While the Murdochs have been distracted by the scandal, corporate raiders have moved in, betting that the criminality eventually will lead to Rupert being pushed out by a combination of Murdoch children anxious to protect their birthright, and shareholders eager to see the share price soar when the old man no longer can stand in the way of offloading his troublesome and increasingly costly newspapers.

The jackals are circling. London hedge-fund manager Chris Hohn has taken an almost $1 billion stake in News Corp., 53.8 million class A shares, while New York hedge fund Eton Park Capital has bought a further 25.9 million. Neither hopes to wait too long.

What must particularly hurt James and Rupert is that even The Times last week roundly condemned their clumsy handling of the scandal that has put their family’s control of the company in jeopardy. “The lesson is clear,” wrote editor James Harding. “The company should always be its harshest critic and its own most assiduous investigator. A powerful organization with a victim complex has the capacity to do great damage, not least to itself.”

For once, Rupert’s repeated assertion that the trouble in London was rustled up by his commercial rivals was pricked by one of his own. Rupert’s heated denials and shifting of the blame to persons unknown, like O. J. Simpson searching for Nicole’s killer, are deemed nothing more than an old man’s “victim complex.”

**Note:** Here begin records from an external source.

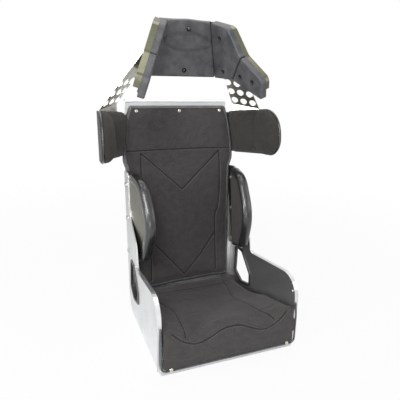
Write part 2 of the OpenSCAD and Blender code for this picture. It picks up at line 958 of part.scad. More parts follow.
module seat_snap_caps() {
    color("silver") seated()
        for (x = [-1, 1])
            translate([x * seat_snap_x, front_y - snap_cap_t, seat_snap_z]) back_peg(cap_d, snap_cap_t);
}

seat_pan();
back_panel();
side_panel_left();
side_panel_right();
side_panel_rivets();
belt_trim_left();
belt_trim_right();
rib_support_left();
rib_support_right();
rib_foam_left();
rib_foam_right();
rib_cover_left();
rib_cover_right();
rib_bolts();
rib_nuts();
shoulder_plate_left();
shoulder_plate_right();
shoulder_foam_left();
shoulder_foam_right();
shoulder_cover_left();
shoulder_cover_right();
shoulder_bolts();
shoulder_nuts();
head_shell();
head_bracket_left();
head_bracket_right();
bracket_bolts();
bracket_nuts();
head_pad_centre();
head_pad_side_left();
head_pad_side_right();
head_pad_wing_left();
head_pad_wing_right();
head_pad_screws();
head_pad_nuts();
back_foam();
back_cover();
back_snap_studs();
back_snap_caps();
seat_foam();
seat_cover();
seat_snap_studs();
seat_snap_caps();
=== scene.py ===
import bpy
import math
import numpy as np
from mathutils import Matrix, Vector


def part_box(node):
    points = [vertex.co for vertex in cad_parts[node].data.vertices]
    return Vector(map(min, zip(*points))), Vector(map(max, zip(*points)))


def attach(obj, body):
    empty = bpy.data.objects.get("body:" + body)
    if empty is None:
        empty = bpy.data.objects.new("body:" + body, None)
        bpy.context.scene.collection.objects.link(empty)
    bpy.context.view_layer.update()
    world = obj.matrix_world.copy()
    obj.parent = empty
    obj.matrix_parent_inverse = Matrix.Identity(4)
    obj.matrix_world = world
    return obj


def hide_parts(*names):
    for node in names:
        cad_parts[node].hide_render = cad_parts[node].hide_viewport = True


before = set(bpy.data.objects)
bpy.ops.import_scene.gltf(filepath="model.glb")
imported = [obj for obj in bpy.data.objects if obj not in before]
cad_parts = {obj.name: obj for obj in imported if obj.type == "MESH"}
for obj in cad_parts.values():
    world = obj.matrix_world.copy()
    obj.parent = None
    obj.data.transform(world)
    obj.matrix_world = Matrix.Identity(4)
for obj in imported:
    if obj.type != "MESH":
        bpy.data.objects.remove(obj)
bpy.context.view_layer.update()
scene = bpy.context.scene
print("frame loaded:", len(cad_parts), "nodes")

# the seat's own sizes, in millimetres, as the metalwork has them
seat = {
    "lean": 7.0,          # back from upright, degrees
    "hip": 381.0,         # between the side panels
    "depth": 386.0,
    "flare": 12.0,        # each side, over the depth
    "sheet": 3.2,
}
lean = math.radians(seat["lean"])
flare = math.atan(seat["flare"] / seat["depth"])
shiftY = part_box("seat_pan")[0].y * 1000 + seat["depth"] + seat["sheet"]


# small geometry helpers
def leaned(x, y, s):
    # back's own frame (x, depth behind its face, length up it) turned by the lean into the seat's frame
    return np.stack([x + 0 * y, y * np.cos(lean) + s * np.sin(lean), s * np.cos(lean) - y * np.sin(lean)], -1)


def panelPoint(x, y, z):
    # a side panel's own frame turned by the flare and set at half the hip width
    return np.stack([
        seat["hip"] / 2 + x * np.cos(flare) - y * np.sin(flare),
        x * np.sin(flare) + y * np.cos(flare),
        z + 0 * x,
    ], -1)


def smooth(x, lo, hi):
    # 0 below lo, 1 above hi, and an even s-curve between
    t = np.clip((x - lo) / (hi - lo), 0, 1)
    return t * t * (3 - 2 * t)


def ripple(a, b, wave, seed):
    # sum of five slanted sine waves of nearby lengths: a soft, repeatable unevenness between -1 and 1
    turns = seed + np.array([0.3, 1.5, 2.6, 3.9, 5.1])
    sizes = wave * np.array([1.0, 1.33, 0.77, 1.61, 0.58])
    total = 0
    for turn, size in zip(turns, sizes):
        total = total + np.sin(2 * np.pi * (a * np.cos(turn) + b * np.sin(turn)) / size + 7 * turn)
    return total / 5


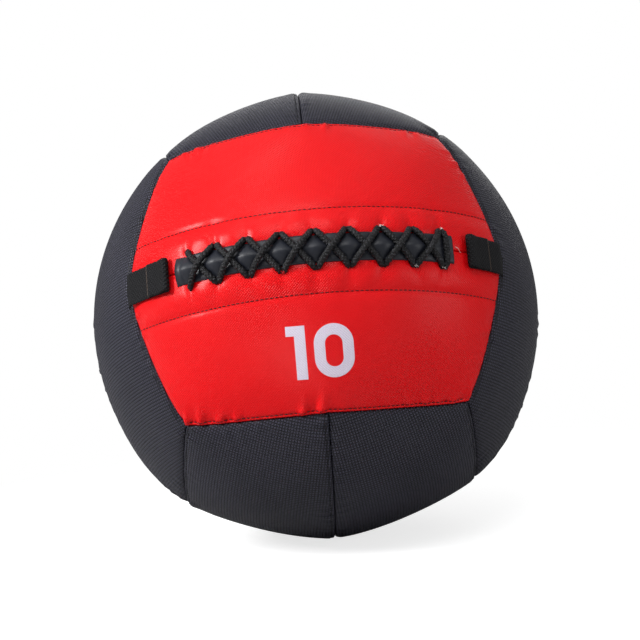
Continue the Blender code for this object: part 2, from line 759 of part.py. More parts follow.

James may well survive for now as chairman of Sky. But his move to take up his post as deputy chief operating officer in New York, where he and his American wife, Kathryn, are reported to have bought a $23 million townhouse on 69th Street that was once home to the Muppet master Jim Henson, will further add to voices calling for him to resign his London posts.

The larger issue, whether James will ever succeed his father, will remain unsettled, with many battles ahead if he is to claim what he believes is rightfully his.

The corporate governance campaigner Stephen Mayne, the Murdochs’ perennial Australian tormentor, has been following the Murdoch family saga for decades. “Maybe it is time for everyone to recognize that there only ever was one Rupert Murdoch,” he told Newsweek/The Daily Beast.